Two OP-1 questions

Two things I’ve been searching for but couldn’t find any comments on:


1. When you are recording on tape in loop mode, recording a sequencer, how do you keep it from doubling on the second pass? I just have to quickly press stop at the end and hope I do it at the right time. Is there a better way? One method is to temporally take it out of tape mode when recording, then cut it it, but sometimes I’m recording in a part that has something after it.

2. How do you deal with tempo changes in the Tape when using Beatmatch. Like above, I use a lot of sequencers that are locked to a tempo. So I make little sketches in different parts of the tape, but when I change the tempo on one sketch it messes up the grid for all the other tempos.
  1. You basically mentioned the only two options: Be quick or disable looping and record just a bit longer and cut.

  2. Turn the white knob, not the blue one. That’ll keep the markers while changing the BPM. Unfortunately it can only be adjusted on a very coarse scale. If you keep the blue knob at 125 before you turn the white one your markers will match up even after a power cycle.

So is 125 BPM thing a bug or something intended?

Dunno. Maybe it’s just a reasonable default for electronic music. Could be coincidence as well though

  1. Yeah I use both of those methods. If it is drums, then being quick is usually good. If it is something that requires bleeding over and cutting, you can just jump further down the tape or use a different track and then copy/paste.

    2) The 125 BPM thing isn’t a bug. There are two ways to treat the tape. First you can consider it a constant speed tape track – if you adjust the tempo, the tape is recording at the same speed and just changing how many beats per minute of tape there are. Second you can consider the tempo to be linked to tape speed – here the tape is always 125 (or something else) beats in 1 minute of tape – then you are adjusting the speed the tape is moving to get those beats to come more often (higher tempo) or less often (slower tempo). Affecting the speed of the tape affects the quality of the recording, I believe. There are 6 minutes of tape – recording to them in a way that has more than 6 minutes of material compressed onto it will mean that you have the quality of 6 minutes with the length of more.

    I tend to end in a DAW, so just accumulate sketches at various tempos and them dump them in Live. You could adjust tempo until the bars match up. Keep in mind that the bar markers move with the tempo with a linked tape speed. So if you record 10 sketches at different tempos, those bar markers will always realign at the correct tempo for each sketch.

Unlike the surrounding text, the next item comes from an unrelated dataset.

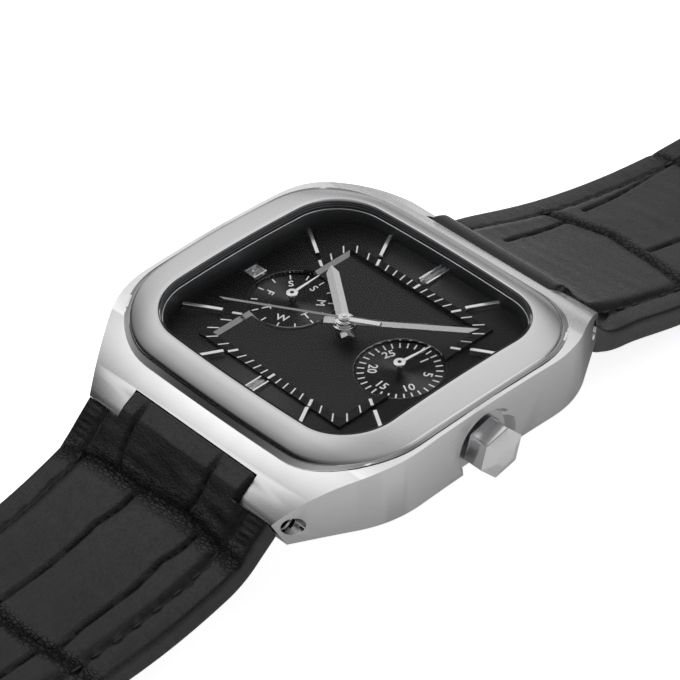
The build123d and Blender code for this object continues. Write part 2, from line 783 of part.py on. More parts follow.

Pressing PLAY will stop the recording too, without halting playback though.
I rarely use the sequencers in general but for looping drum sequences I’ll do this sometimes:

  • Make a loop selection the length of 4 or 8 bars of drums
  • hold REC and then press and hold a key to start recording (once recording starts you can release the REC button)
  • while recording is in progress and key is held down, go to SEQ screen and set HOLD (then release the key being held down)
  • go back to TAPE and press PLAY as the loop ends to prevent overlapping sounds
  • turn off HOLD on the sequencer

It’s not much different than the STOP method but you’ll hear right away if the loop was cut on time.

When you’re sketching your ideas o. The tape at various tempos, you can make a quick note of the time stamp + bpm on your phone or other note taking device.

Another handy way to keep track of sketches is to use the scissor to cut at each bar / 4 bars / whatever on at least one track. This will allow you more looping options with shift + loop. Also use the scissor at the start / end of your loops, at the bar markers, before you change BPM, this is important if you have a bit of extra region length and saves fiddling when you come back to a sketch.

Another tip - whenever possible, set your bpm to double, I’d you’re using bar markers, as it gives you more auto slice points.